Imagine what Steph Curry could've done in his first four seasons on two good ankles.
He took an anti-inflammatory injection before Sunday's Game 4, then limped his way to 22 points on 5-of-10 3s. He set the deafening early tone. Then he helped spark the Warriors' stunning 25-7 close (from down eight with 4:37 left through overtime) with a couple of driving, hanging works of art off the glass -- one left-handed. Will-killers.
"He's not just a jump-shooter," Rick Barry said by phone Monday. "He can take it to the basket. He has a great left hand. That shot wasn't luck."
Barry, who rivals Wilt Chamberlain as the greatest ever Warrior, is the man I go to for talent evaluation. Rick, father of ESPN's Jon and NBA TV's Brent, has basketball genius and isn't afraid to critique with it.
"I do wish Steph would learn the difference between a good and a bad shot," Barry said. "He still throws up a lot of bad shots."
Yet Barry has always believed the Magic/Nash/LeBron ability to pass the basketball is a gift that can't be taught. "Steph has it, but sometimes he puts a little too much mustard on the hot dog and makes some silly passes … I still think he belongs at 2-guard because he wouldn't have to work so hard with the ball. You could run him off screens, pin downs -- forget it. He's as nice a shooter as I've ever seen."

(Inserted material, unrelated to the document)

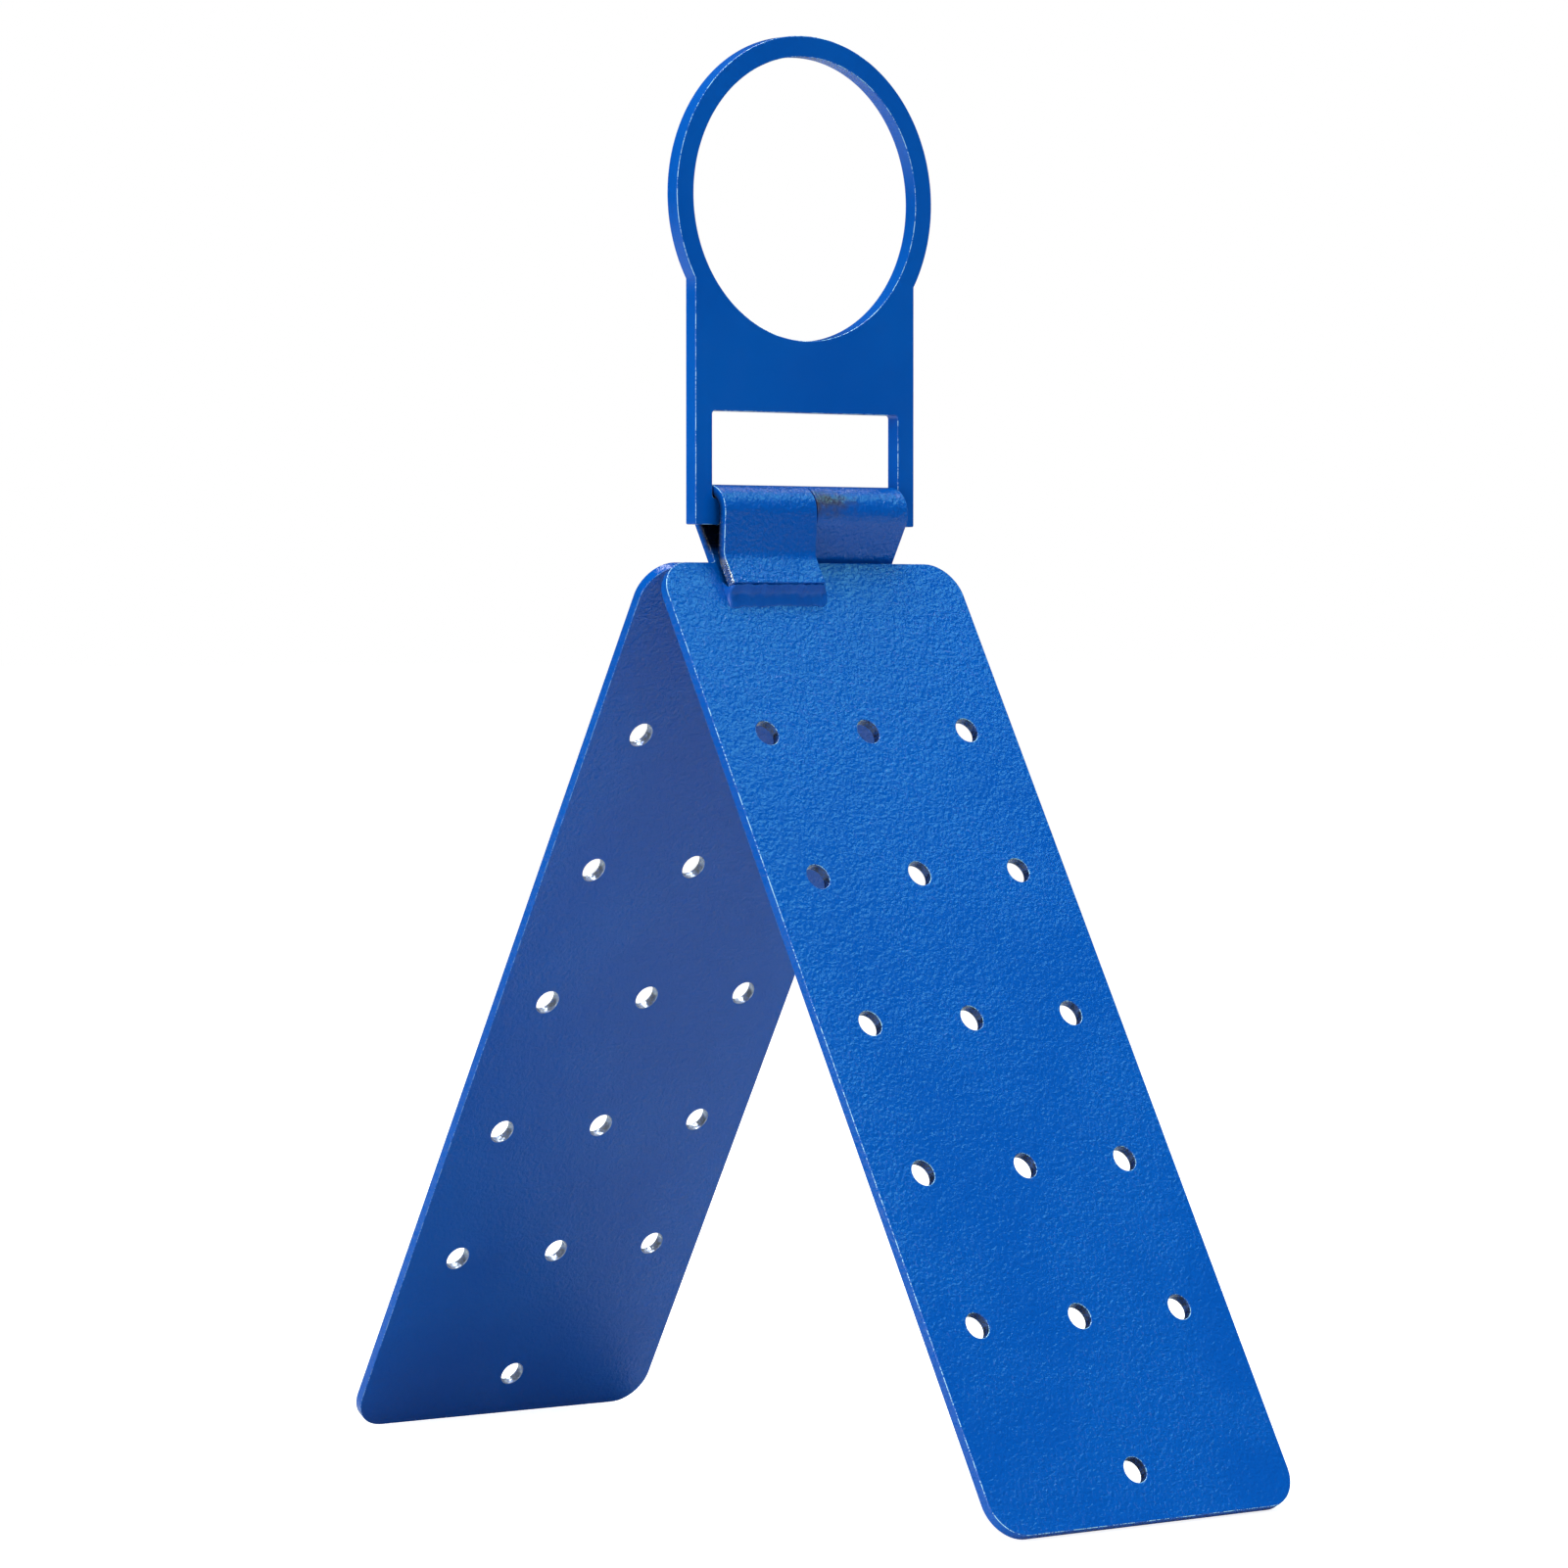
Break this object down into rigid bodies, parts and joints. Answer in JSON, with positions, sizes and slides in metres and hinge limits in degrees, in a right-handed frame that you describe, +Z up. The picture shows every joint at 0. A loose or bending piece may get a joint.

Powerful words from Rick Barry.
But: "I just worry about his ankles."
Barry has encouraged Steph to wear a special shoe to better support his ankles, to no avail.
So now the chances of a team I've supported for nine years on "First Take" -- the "boring" Spurs -- hinge on Steph's ankles. Series tied 2-2, Game 5 tonight in San Antonio. Despite the Spurs' three surefire Hall of Famers -- Tim Duncan, Manu Ginobili, Tony Parker -- Steph Curry is now the best player on this floor …
… if healthy.
Ultimately, I'm rooting for Steph's ankles.